─── SOURCE DATA
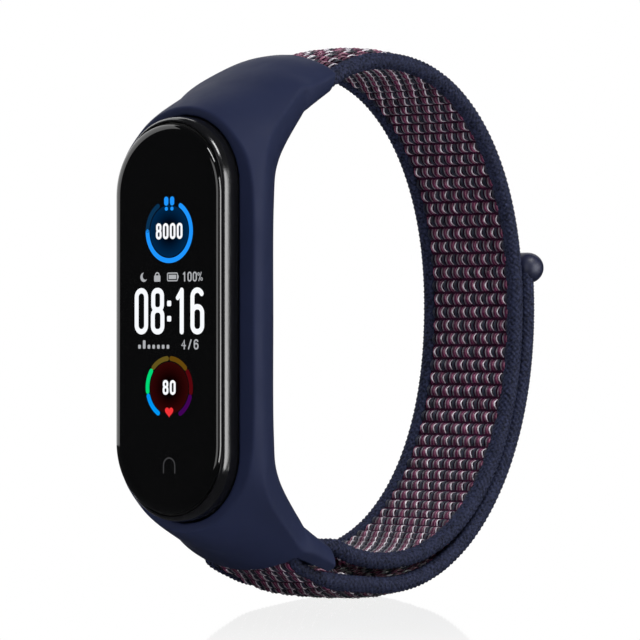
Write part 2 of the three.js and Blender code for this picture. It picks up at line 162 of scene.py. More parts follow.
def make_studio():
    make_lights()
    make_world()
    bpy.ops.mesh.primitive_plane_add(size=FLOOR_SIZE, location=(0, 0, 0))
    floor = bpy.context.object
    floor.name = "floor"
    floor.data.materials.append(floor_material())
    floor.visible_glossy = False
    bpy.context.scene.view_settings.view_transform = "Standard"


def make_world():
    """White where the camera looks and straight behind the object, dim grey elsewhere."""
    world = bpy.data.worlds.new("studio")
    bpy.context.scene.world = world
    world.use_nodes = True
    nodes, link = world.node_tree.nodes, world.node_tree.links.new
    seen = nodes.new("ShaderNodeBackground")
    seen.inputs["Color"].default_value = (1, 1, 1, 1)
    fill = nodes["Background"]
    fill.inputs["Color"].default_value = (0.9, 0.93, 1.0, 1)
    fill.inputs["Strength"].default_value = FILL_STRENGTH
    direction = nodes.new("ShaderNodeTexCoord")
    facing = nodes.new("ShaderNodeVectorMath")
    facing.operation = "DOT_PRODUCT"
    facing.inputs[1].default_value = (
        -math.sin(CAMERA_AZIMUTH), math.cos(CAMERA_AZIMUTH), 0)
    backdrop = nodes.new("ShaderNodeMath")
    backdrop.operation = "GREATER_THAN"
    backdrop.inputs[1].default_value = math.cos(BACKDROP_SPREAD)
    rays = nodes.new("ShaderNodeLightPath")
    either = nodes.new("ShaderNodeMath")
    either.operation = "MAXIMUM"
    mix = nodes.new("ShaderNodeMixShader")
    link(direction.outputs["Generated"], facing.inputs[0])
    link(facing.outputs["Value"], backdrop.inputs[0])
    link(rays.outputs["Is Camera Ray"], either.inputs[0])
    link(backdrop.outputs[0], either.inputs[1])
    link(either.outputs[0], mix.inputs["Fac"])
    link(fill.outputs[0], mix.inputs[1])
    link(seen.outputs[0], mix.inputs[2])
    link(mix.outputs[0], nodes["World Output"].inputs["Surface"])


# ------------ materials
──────
▶ _DIRECTIONS_:
Show the data once more, exactly as it was written.

▶ _COMPLETE ANSWER_:
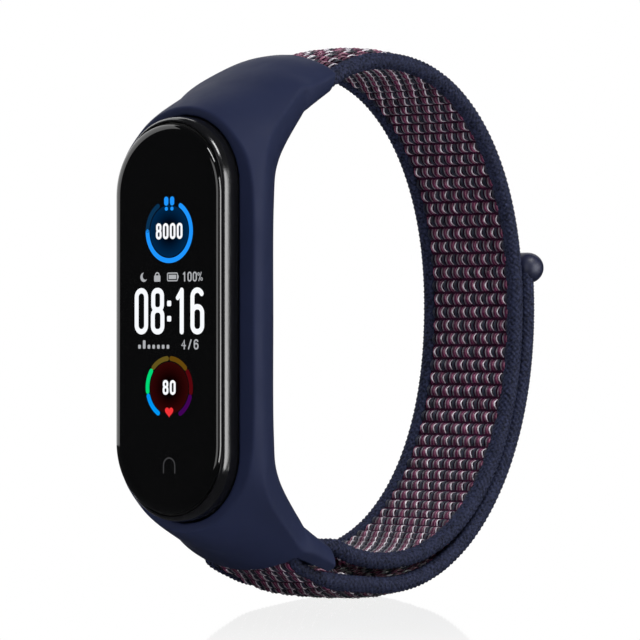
Write part 2 of the three.js and Blender code for this picture. It picks up at line 162 of scene.py. More parts follow.
def make_studio():
    make_lights()
    make_world()
    bpy.ops.mesh.primitive_plane_add(size=FLOOR_SIZE, location=(0, 0, 0))
    floor = bpy.context.object
    floor.name = "floor"
    floor.data.materials.append(floor_material())
    floor.visible_glossy = False
    bpy.context.scene.view_settings.view_transform = "Standard"


def make_world():
    """White where the camera looks and straight behind the object, dim grey elsewhere."""
    world = bpy.data.worlds.new("studio")
    bpy.context.scene.world = world
    world.use_nodes = True
    nodes, link = world.node_tree.nodes, world.node_tree.links.new
    seen = nodes.new("ShaderNodeBackground")
    seen.inputs["Color"].default_value = (1, 1, 1, 1)
    fill = nodes["Background"]
    fill.inputs["Color"].default_value = (0.9, 0.93, 1.0, 1)
    fill.inputs["Strength"].default_value = FILL_STRENGTH
    direction = nodes.new("ShaderNodeTexCoord")
    facing = nodes.new("ShaderNodeVectorMath")
    facing.operation = "DOT_PRODUCT"
    facing.inputs[1].default_value = (
        -math.sin(CAMERA_AZIMUTH), math.cos(CAMERA_AZIMUTH), 0)
    backdrop = nodes.new("ShaderNodeMath")
    backdrop.operation = "GREATER_THAN"
    backdrop.inputs[1].default_value = math.cos(BACKDROP_SPREAD)
    rays = nodes.new("ShaderNodeLightPath")
    either = nodes.new("ShaderNodeMath")
    either.operation = "MAXIMUM"
    mix = nodes.new("ShaderNodeMixShader")
    link(direction.outputs["Generated"], facing.inputs[0])
    link(facing.outputs["Value"], backdrop.inputs[0])
    link(rays.outputs["Is Camera Ray"], either.inputs[0])
    link(backdrop.outputs[0], either.inputs[1])
    link(either.outputs[0], mix.inputs["Fac"])
    link(fill.outputs[0], mix.inputs[1])
    link(seen.outputs[0], mix.inputs[2])
    link(mix.outputs[0], nodes["World Output"].inputs["Surface"])


# ------------ materials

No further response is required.